6. What are the important stages in Machine Learning Life Cycle?
The process of Machine Learning goes through a set of stages in its life cycle. They include:
i.) Gathering Data
ii.) Preparing Data - i.e. making it usable for our machine learning algorithm. This data is divided into training data and test data. Cleaning, Normalization of data etc. are a part of this step.
iii.) Choosing the right model - Depending on your data type.
iv.) Training the model - This stage consumes the maximum time because until and unless you are happy with the model's performance at this stage, you need to readjust it to make correct predictions
v.) Testing the model - At this stage you test it with the "Test Data Set" that you kept aside at the time of splitting the data initially. This data is different from what you used for training the model.

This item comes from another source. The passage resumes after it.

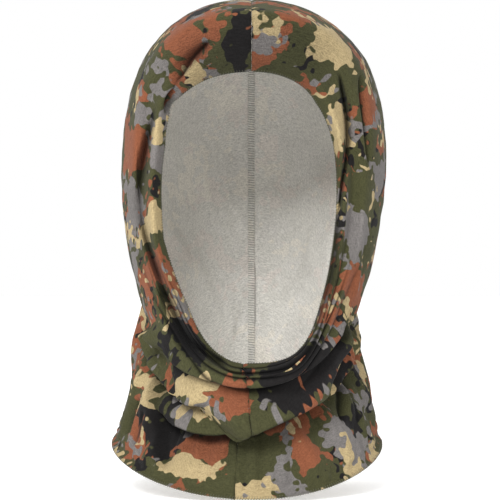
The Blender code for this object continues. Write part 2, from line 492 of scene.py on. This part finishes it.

vi.) Tuning the parameters - This is done to further improve the performance of the model. Here, it is also very important to be alert that you don't land up over tuning the model or parameters because that can lead to a lot of wastage of time and inaccurate predictions.
vii.) Making predictions - This is the outcome of all the hard work you put in to make your machines learn to predict in the real world.
7. Difference between Classification and Regression in Machine Learning.
To be able to solve a prediction problem correctly, it is very important to clearly understand if the problem is that of Classification or Regression.
The biggest difference between the two is -
The output variable in case of Regression is numerical (or continuous) while in case of Classification, it is categorical (or discrete).
So, Regression is the task of predicting a continuous quantity while Classification is the task of predicting a discrete class label.